=== DATA SEGMENT ===

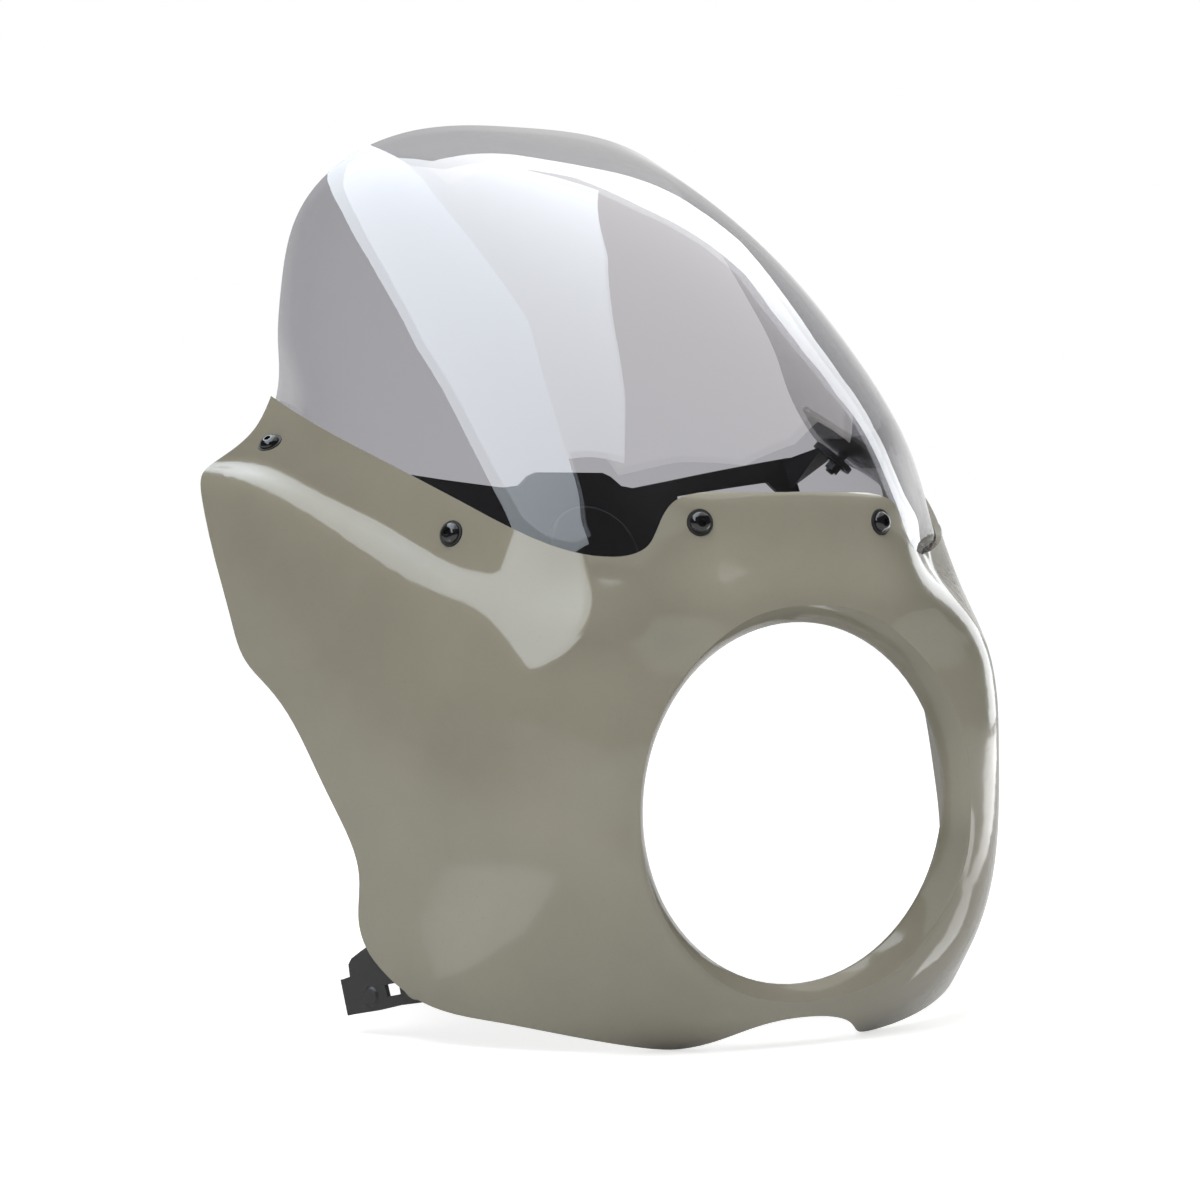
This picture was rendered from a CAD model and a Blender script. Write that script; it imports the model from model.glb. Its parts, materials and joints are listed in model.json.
import json
import math

import bpy
import numpy
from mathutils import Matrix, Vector


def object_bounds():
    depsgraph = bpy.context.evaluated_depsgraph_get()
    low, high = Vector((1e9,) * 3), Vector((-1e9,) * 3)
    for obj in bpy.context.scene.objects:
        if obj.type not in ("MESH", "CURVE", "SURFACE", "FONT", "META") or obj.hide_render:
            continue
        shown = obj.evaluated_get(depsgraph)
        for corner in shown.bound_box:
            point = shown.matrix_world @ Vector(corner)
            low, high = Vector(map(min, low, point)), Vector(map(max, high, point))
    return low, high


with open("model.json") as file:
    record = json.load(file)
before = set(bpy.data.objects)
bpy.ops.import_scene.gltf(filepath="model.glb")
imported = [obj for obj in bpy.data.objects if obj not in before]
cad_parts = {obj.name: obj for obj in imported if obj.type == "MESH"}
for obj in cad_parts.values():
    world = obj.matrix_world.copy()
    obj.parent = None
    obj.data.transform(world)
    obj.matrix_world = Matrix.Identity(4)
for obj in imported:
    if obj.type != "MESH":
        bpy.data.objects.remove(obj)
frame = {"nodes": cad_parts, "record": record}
cad_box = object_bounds()


# Places on the cowl that its finish and its room go by, in metres

MIDDLE = Vector((0.0, 0.13, 0.1))
FLOOR = cad_box[0].z
JUST_ABOVE_FLOOR = FLOOR + 0.001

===

SHORT TASK: Go through the data and count each line that has the word "before", then give the total alone.

RESPONSE: 2